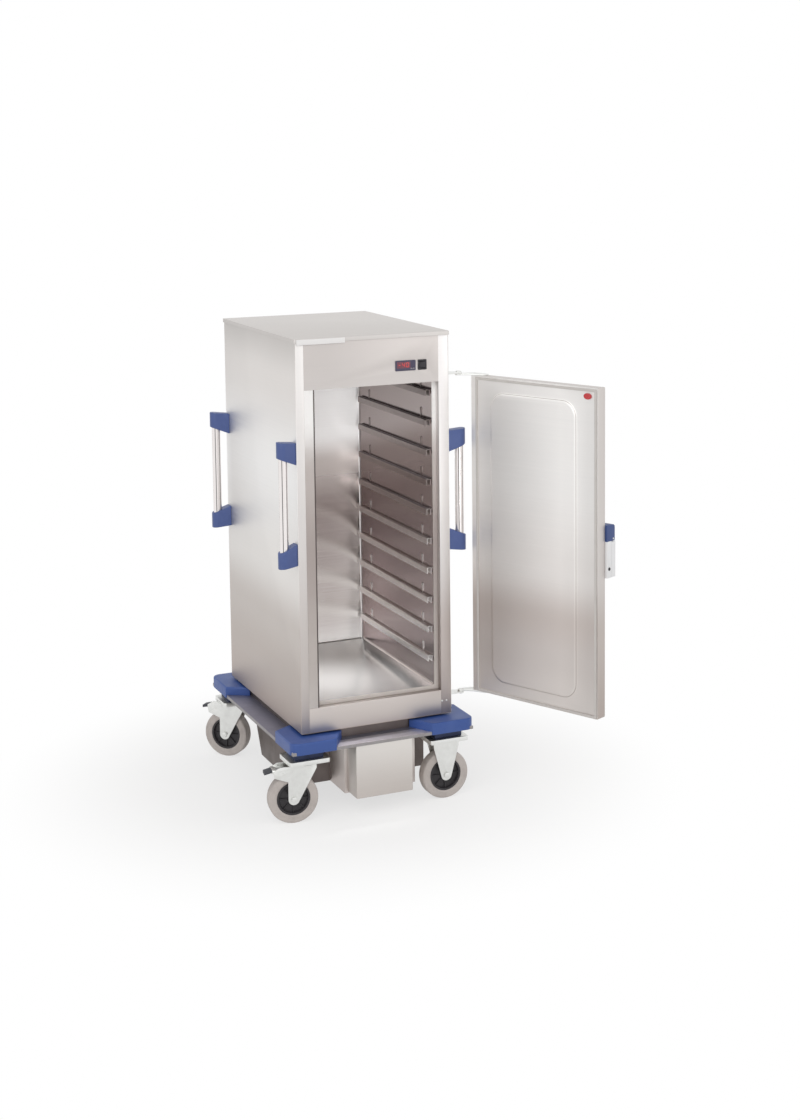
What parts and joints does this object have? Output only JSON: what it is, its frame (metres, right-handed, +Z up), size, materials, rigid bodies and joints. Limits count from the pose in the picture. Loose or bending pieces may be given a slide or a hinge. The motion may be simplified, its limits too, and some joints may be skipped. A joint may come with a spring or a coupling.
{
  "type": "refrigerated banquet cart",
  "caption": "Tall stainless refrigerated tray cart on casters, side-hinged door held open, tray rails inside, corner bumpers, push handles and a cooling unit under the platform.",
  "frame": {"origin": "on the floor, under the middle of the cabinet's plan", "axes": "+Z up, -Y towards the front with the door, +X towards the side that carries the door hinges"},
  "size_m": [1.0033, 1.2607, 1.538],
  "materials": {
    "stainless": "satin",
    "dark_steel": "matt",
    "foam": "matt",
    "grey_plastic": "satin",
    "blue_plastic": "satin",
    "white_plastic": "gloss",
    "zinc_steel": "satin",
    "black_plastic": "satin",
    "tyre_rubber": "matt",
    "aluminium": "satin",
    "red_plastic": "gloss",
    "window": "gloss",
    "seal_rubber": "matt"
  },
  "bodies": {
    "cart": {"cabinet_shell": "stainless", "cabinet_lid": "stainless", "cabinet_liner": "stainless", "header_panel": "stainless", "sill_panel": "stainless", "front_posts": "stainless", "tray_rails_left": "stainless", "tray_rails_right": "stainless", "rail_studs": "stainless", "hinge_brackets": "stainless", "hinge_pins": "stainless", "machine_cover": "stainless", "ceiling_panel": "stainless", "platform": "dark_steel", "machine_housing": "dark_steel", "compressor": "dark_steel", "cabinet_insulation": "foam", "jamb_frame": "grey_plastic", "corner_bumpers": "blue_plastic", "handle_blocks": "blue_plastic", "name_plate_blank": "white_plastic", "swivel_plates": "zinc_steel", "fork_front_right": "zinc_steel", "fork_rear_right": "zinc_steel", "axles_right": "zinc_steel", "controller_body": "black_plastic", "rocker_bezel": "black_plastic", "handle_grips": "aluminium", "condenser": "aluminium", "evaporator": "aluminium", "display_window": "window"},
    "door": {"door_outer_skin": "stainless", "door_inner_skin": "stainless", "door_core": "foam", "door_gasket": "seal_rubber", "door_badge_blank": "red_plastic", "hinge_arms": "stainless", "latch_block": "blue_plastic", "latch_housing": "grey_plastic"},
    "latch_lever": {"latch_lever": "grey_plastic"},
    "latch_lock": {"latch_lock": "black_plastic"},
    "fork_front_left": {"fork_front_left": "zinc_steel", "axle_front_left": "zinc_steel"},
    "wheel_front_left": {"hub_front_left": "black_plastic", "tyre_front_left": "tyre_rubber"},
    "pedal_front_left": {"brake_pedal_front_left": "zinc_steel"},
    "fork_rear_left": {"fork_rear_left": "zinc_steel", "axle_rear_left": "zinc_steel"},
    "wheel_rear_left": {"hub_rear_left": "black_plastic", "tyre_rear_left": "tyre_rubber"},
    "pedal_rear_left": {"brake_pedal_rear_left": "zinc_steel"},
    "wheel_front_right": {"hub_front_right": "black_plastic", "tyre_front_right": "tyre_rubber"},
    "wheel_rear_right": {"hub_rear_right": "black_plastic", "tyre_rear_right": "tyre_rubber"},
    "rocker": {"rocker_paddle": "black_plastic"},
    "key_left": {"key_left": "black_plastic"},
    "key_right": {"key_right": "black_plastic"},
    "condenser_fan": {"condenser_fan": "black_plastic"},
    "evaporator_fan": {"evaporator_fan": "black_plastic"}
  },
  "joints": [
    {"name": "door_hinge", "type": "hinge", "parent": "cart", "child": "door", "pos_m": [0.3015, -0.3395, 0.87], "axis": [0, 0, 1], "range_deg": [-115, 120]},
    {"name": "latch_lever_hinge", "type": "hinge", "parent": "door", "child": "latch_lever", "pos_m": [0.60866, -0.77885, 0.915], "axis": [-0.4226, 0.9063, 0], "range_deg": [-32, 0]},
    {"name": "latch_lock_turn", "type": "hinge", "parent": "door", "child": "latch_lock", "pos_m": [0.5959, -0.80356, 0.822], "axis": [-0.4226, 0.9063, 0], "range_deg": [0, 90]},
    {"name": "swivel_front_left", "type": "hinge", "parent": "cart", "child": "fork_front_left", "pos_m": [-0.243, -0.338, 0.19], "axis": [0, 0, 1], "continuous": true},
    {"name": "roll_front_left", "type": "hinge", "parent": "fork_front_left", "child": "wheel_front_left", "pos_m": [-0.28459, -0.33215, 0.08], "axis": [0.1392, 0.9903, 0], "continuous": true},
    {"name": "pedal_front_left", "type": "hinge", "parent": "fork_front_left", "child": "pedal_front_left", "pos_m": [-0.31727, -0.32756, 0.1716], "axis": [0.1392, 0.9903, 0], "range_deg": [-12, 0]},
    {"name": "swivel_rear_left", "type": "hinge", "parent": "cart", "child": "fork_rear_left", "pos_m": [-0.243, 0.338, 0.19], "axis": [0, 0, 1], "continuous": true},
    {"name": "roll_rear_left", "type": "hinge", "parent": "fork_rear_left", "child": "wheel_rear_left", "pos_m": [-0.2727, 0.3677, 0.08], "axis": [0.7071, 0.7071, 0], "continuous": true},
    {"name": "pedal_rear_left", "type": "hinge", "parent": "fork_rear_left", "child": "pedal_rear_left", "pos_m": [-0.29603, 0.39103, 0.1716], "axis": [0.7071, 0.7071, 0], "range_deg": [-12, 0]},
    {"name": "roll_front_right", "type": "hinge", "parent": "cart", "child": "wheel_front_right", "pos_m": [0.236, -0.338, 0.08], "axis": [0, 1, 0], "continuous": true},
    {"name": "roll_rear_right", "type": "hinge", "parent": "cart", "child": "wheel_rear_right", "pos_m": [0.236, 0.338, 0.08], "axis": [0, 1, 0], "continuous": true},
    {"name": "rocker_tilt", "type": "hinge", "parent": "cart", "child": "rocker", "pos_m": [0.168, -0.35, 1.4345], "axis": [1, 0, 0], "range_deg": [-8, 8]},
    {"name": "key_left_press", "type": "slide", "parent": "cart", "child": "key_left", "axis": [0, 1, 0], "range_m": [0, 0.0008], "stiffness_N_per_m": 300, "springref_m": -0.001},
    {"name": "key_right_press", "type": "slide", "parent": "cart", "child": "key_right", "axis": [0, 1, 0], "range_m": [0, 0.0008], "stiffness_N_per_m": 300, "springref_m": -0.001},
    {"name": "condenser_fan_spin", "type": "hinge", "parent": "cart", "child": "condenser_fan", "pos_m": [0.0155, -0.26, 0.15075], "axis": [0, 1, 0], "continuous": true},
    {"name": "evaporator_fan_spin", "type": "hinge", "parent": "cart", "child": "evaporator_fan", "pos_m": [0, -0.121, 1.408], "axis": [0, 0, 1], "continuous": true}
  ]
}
* * *
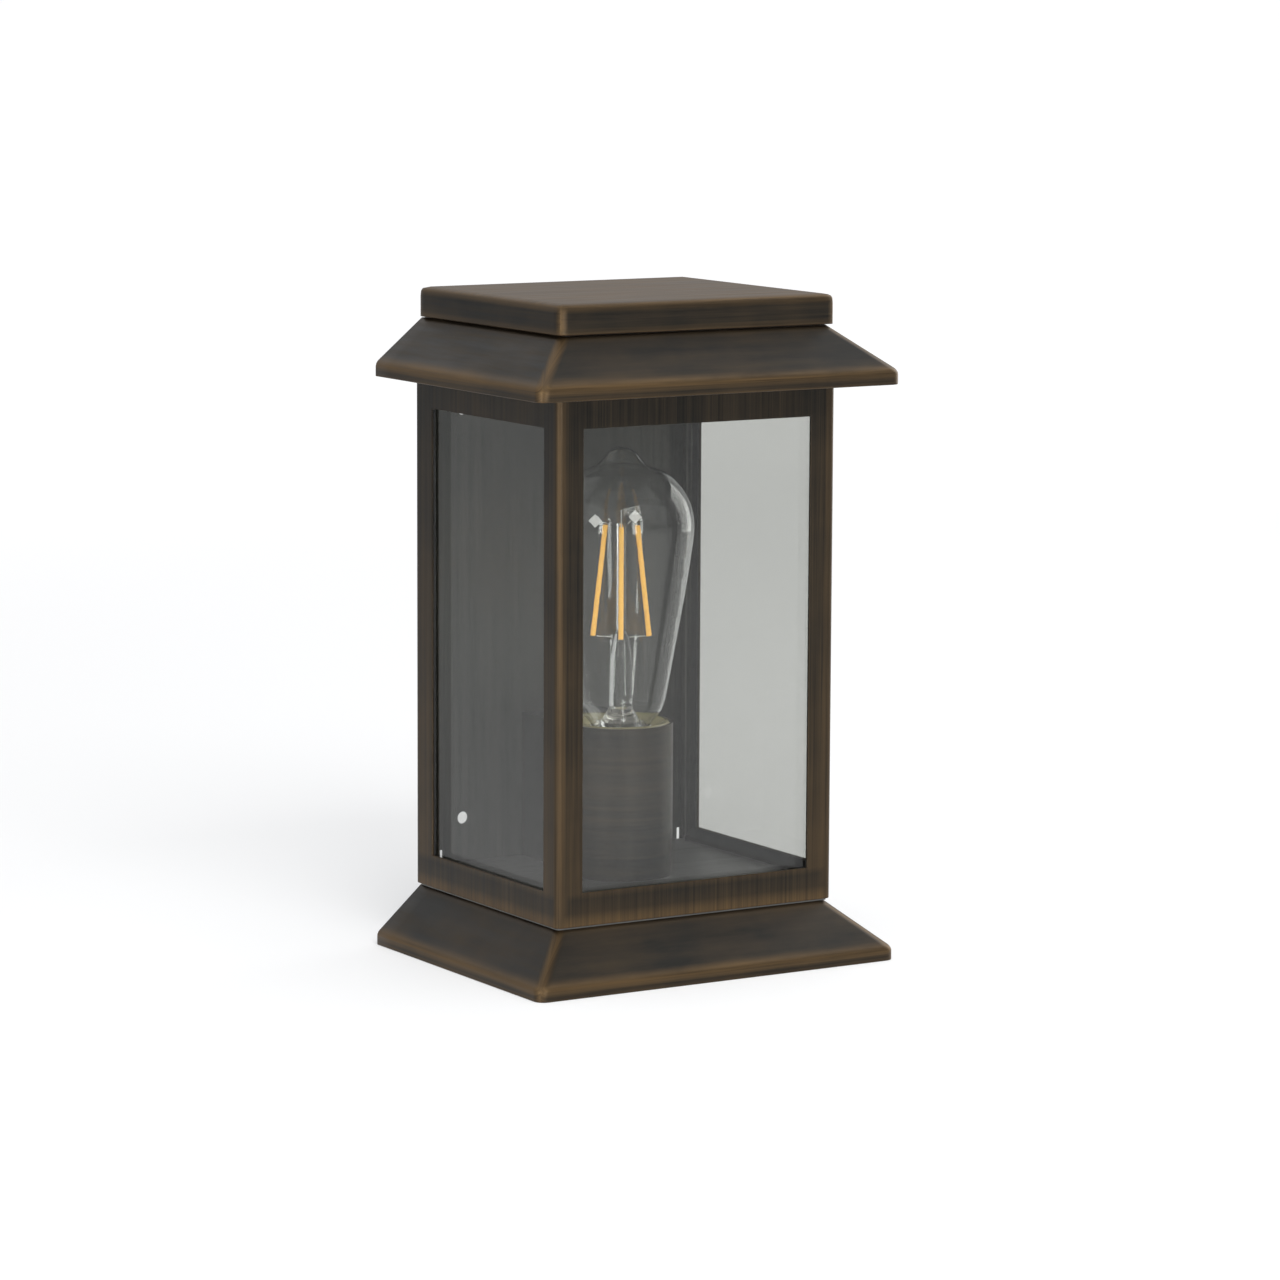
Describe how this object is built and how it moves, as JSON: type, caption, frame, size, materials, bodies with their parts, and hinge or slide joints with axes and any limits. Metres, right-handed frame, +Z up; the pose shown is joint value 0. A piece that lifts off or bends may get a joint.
* * *
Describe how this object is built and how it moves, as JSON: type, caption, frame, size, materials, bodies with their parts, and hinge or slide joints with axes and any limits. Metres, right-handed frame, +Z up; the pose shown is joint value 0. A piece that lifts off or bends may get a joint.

* _Problem details_
Reproduce every line of the listing above in which the string "joints" appears.

* _Exercise solution_
What parts and joints does this object have? Output only JSON: what it is, its frame (metres, right-handed, +Z up), size, materials, rigid bodies and joints. Limits count from the pose in the picture. Loose or bending pieces may be given a slide or a hinge. The motion may be simplified, its limits too, and some joints may be skipped. A joint may come with a spring or a coupling.
  "joints": [
Describe how this object is built and how it moves, as JSON: type, caption, frame, size, materials, bodies with their parts, and hinge or slide joints with axes and any limits. Metres, right-handed frame, +Z up; the pose shown is joint value 0. A piece that lifts off or bends may get a joint.
Describe how this object is built and how it moves, as JSON: type, caption, frame, size, materials, bodies with their parts, and hinge or slide joints with axes and any limits. Metres, right-handed frame, +Z up; the pose shown is joint value 0. A piece that lifts off or bends may get a joint.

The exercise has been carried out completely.